Have a Blessed and Prosperous Day in Jesus's Awesome Love,
Tim


----------



## ftk (May 9, 2012)

Would love to see your shop made dovetail jigs!


----------



## smokey1945 (Feb 20, 2009)

I think those are beautiful! I really think the "customer was right" this time!


----------



## Shop Dad (May 3, 2011)

They look terrific! Hickory is a great wood.


----------



## Lola Ranch (Mar 22, 2010)

ftk said:


> Would love to see your shop made dovetail jigs!


These two photos are of the pin cutter. I use it with a 3/8" dado set-up. There are indexing tabs but I can customize the spacing with special spacer blocks. So I can do any size and spacing and repeat it as long as the minimum width between the pins is 3/8" unless I went to a narrower dado but then I would have to remake the whole thing with new index tabs and spacer blocks.

The tails cutter is a sled that fits on the band saw. I don't seem to have a photo. I'll take one and get back to you.

Bret


----------



## woodnthings (Jan 24, 2009)

*Agreed!*



Shop Dad said:


> They look terrific! Hickory is a great wood.


+2 on the Hickory. It's a bit "hard" to work, but the results are wonderful. Nice work Bret! :thumbsup:


----------



## cabinetman (Jul 5, 2007)

It's got an interesting look, perfect for a cabin. I like it. 









 







.


----------



## Logger (Nov 26, 2009)

The cabinets look great (love hickory), but hard on tools. One thing I dont like is seeing the plywood on the pullout fronts, I think a blind dovetail is needed there. JMO Nice work though.


----------



## Lola Ranch (Mar 22, 2010)

Logger said:


> The cabinets look great (love hickory), but hard on tools. One thing I dont like is seeing the plywood on the pullout fronts, I think a blind dovetail is needed there. JMO Nice work though.
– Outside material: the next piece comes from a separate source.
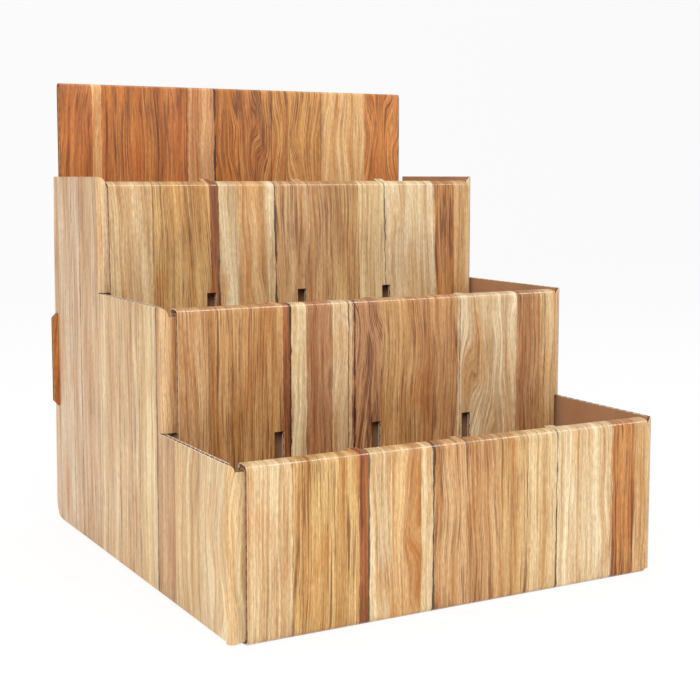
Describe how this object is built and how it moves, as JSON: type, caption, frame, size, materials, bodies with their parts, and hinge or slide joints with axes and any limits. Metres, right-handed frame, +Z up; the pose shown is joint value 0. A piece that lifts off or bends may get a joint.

Under most circumstances I would agree. In this case I felt the rustic nature of the project made it appropriate to let the plywood show without apology. It is a good grade of plywood. I would draw the line at leaving any particleboard or MDF exposed.

Bret


----------



## rayking49 (Nov 6, 2011)

I love these cabinets!


----------



## firehawkmph (Apr 26, 2008)

Nice job Bret,
almost too fancy for a cabin, almost! I like hickory for its contrasting grain color. Those cabinets should last a long time in there. 
Mike Hawkins


----------



## burkhome (Sep 5, 2010)

NICE!!! I love rustic when it is put together like that.


----------



## Itchy Brother (Aug 22, 2008)

Very nice work,I like it,Very nice.


----------



## Lola Ranch (Mar 22, 2010)

*thanks all*

Thanks for all the positive feedback. 

The cabinets were all hauled off to their final destination today. The customers were thrilled.

It's all good.

Bret


----------



## Phaedrus (Jan 18, 2012)

grrr double post:gunsmilie:


----------



## Phaedrus (Jan 18, 2012)

Lola Ranch said:


> Under most circumstances I would agree. In this case I felt the rustic nature of the project made it appropriate to let the plywood show without apology. It is a good grade of plywood. I would draw the line at leaving any particleboard or MDF exposed.
> 
> Bret


I'm on board with the visible plywood. I kinda like the look of good quality plywood that is well shaped and finished. If I had the skill, I'd build the whole thing out of plywood! :yes: The hickory looks great, by the way.


----------



## Dominick (May 2, 2011)

Always great work from a true craftsman Brett. 
That hickory works well for those cabinets.


----------



## Chaincarver Steve (Jul 30, 2011)

That's some fine work there. You never disappoint.


----------



## liquid6 (Feb 15, 2011)

Nice work. I am assuming you have some wall cabinets in there? Do you have a shot of how the back of the wall cabinets is attached to the carcase?


----------



## Lola Ranch (Mar 22, 2010)

liquid6 said:


> Nice work. I am assuming you have some wall cabinets in there? Do you have a shot of how the back of the wall cabinets is attached to the carcase?


Unfortunately I do not have a photo of that and the cabinets have been delivered. 

I put a 2-1/4" x 3/4" nailer top and bottom before I fasten the 1/4" Melamine over mdf back panels. I cut the finished ends 3/4" wider than the rest of the carcase. I then cut a 1/2 x 3/4" rabbet at the back of the finished ends which leave a 1/2" x 1/2" scribe to fit to the wall. The 1/4" back is checked for square and then attached to the cabinet using narrow 
crown staples.

Bret


----------



## thegrgyle (Jan 11, 2011)

Lola Ranch said:


> The tails cutter is a sled that fits on the band saw. I don't seem to have a photo. I'll take one and get back to you.
> 
> Bret
> 
> ...


Bret, Those cabinets turned out beautiful, and perfect for a summer cabin. I know I would love to have them in mine if I ever get one.

Is there a way you might be able to post a pic of that sled you made for your bandsaw?  I am thinking about trying to make one for my bandsaw as well, and would like to see how you incorporated yours as inspiration for mine.

Again, Awesome job on those cabinets!


----------